*DATA EXCERPT*.
......
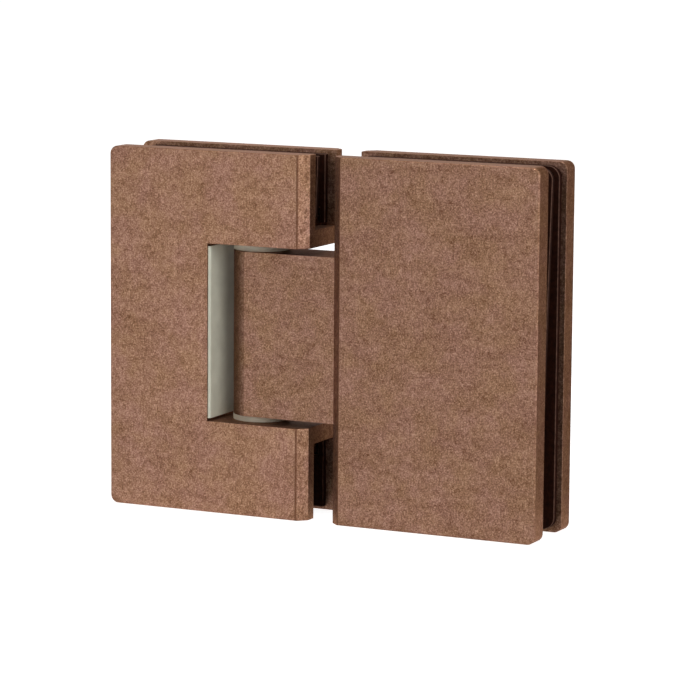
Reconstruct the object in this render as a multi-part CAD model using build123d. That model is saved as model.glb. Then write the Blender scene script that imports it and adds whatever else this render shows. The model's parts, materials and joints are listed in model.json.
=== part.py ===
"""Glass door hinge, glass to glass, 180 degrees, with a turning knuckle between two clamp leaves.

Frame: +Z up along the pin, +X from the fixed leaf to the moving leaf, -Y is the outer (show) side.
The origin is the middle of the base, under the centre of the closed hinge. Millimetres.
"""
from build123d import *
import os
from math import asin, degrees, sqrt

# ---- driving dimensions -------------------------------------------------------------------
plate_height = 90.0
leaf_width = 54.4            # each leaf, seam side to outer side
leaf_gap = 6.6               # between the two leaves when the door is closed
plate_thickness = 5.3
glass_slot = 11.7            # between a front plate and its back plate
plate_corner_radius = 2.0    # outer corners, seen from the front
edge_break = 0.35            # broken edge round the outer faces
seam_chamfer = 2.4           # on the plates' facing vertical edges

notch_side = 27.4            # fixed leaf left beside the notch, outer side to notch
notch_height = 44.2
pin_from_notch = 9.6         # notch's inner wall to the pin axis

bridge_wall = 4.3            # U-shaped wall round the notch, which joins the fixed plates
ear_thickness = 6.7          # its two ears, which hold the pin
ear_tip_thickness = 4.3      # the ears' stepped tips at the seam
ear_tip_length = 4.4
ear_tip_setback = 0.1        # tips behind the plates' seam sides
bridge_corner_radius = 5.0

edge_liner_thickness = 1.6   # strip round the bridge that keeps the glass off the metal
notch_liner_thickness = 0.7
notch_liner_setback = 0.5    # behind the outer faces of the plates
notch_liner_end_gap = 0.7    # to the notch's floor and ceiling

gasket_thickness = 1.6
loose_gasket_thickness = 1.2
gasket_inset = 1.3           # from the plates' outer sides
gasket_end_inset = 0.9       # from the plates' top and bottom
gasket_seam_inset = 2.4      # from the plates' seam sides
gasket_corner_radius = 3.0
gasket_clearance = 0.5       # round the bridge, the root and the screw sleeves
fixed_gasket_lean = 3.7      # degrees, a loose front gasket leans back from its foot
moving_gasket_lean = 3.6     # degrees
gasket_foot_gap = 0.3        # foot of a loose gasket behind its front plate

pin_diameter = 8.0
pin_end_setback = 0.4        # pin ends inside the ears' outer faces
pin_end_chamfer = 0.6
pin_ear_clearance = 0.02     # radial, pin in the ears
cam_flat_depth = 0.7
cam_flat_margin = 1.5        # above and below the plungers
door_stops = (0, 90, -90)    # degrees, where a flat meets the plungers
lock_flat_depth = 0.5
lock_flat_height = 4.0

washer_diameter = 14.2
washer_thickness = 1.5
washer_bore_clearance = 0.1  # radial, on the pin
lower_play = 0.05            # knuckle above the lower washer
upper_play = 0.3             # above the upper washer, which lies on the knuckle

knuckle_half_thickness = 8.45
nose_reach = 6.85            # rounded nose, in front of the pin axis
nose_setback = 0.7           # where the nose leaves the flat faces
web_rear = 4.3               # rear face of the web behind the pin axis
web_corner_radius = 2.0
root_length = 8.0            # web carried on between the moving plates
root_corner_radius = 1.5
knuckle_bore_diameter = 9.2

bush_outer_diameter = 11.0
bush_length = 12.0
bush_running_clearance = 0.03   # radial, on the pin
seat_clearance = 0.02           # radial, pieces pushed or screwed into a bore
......
*WHAT TO WORK ON*. Extract the full listing above without altering anything.

*TASK RESPONSE*.
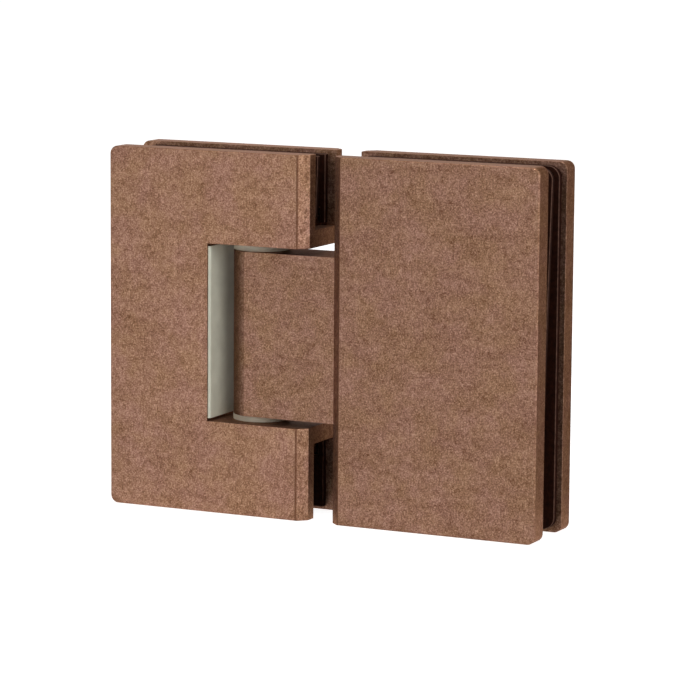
Reconstruct the object in this render as a multi-part CAD model using build123d. That model is saved as model.glb. Then write the Blender scene script that imports it and adds whatever else this render shows. The model's parts, materials and joints are listed in model.json.
=== part.py ===
"""Glass door hinge, glass to glass, 180 degrees, with a turning knuckle between two clamp leaves.

Frame: +Z up along the pin, +X from the fixed leaf to the moving leaf, -Y is the outer (show) side.
The origin is the middle of the base, under the centre of the closed hinge. Millimetres.
"""
from build123d import *
import os
from math import asin, degrees, sqrt

# ---- driving dimensions -------------------------------------------------------------------
plate_height = 90.0
leaf_width = 54.4            # each leaf, seam side to outer side
leaf_gap = 6.6               # between the two leaves when the door is closed
plate_thickness = 5.3
glass_slot = 11.7            # between a front plate and its back plate
plate_corner_radius = 2.0    # outer corners, seen from the front
edge_break = 0.35            # broken edge round the outer faces
seam_chamfer = 2.4           # on the plates' facing vertical edges

notch_side = 27.4            # fixed leaf left beside the notch, outer side to notch
notch_height = 44.2
pin_from_notch = 9.6         # notch's inner wall to the pin axis

bridge_wall = 4.3            # U-shaped wall round the notch, which joins the fixed plates
ear_thickness = 6.7          # its two ears, which hold the pin
ear_tip_thickness = 4.3      # the ears' stepped tips at the seam
ear_tip_length = 4.4
ear_tip_setback = 0.1        # tips behind the plates' seam sides
bridge_corner_radius = 5.0

edge_liner_thickness = 1.6   # strip round the bridge that keeps the glass off the metal
notch_liner_thickness = 0.7
notch_liner_setback = 0.5    # behind the outer faces of the plates
notch_liner_end_gap = 0.7    # to the notch's floor and ceiling

gasket_thickness = 1.6
loose_gasket_thickness = 1.2
gasket_inset = 1.3           # from the plates' outer sides
gasket_end_inset = 0.9       # from the plates' top and bottom
gasket_seam_inset = 2.4      # from the plates' seam sides
gasket_corner_radius = 3.0
gasket_clearance = 0.5       # round the bridge, the root and the screw sleeves
fixed_gasket_lean = 3.7      # degrees, a loose front gasket leans back from its foot
moving_gasket_lean = 3.6     # degrees
gasket_foot_gap = 0.3        # foot of a loose gasket behind its front plate

pin_diameter = 8.0
pin_end_setback = 0.4        # pin ends inside the ears' outer faces
pin_end_chamfer = 0.6
pin_ear_clearance = 0.02     # radial, pin in the ears
cam_flat_depth = 0.7
cam_flat_margin = 1.5        # above and below the plungers
door_stops = (0, 90, -90)    # degrees, where a flat meets the plungers
lock_flat_depth = 0.5
lock_flat_height = 4.0

washer_diameter = 14.2
washer_thickness = 1.5
washer_bore_clearance = 0.1  # radial, on the pin
lower_play = 0.05            # knuckle above the lower washer
upper_play = 0.3             # above the upper washer, which lies on the knuckle

knuckle_half_thickness = 8.45
nose_reach = 6.85            # rounded nose, in front of the pin axis
nose_setback = 0.7           # where the nose leaves the flat faces
web_rear = 4.3               # rear face of the web behind the pin axis
web_corner_radius = 2.0
root_length = 8.0            # web carried on between the moving plates
root_corner_radius = 1.5
knuckle_bore_diameter = 9.2

bush_outer_diameter = 11.0
bush_length = 12.0
bush_running_clearance = 0.03   # radial, on the pin
seat_clearance = 0.02           # radial, pieces pushed or screwed into a bore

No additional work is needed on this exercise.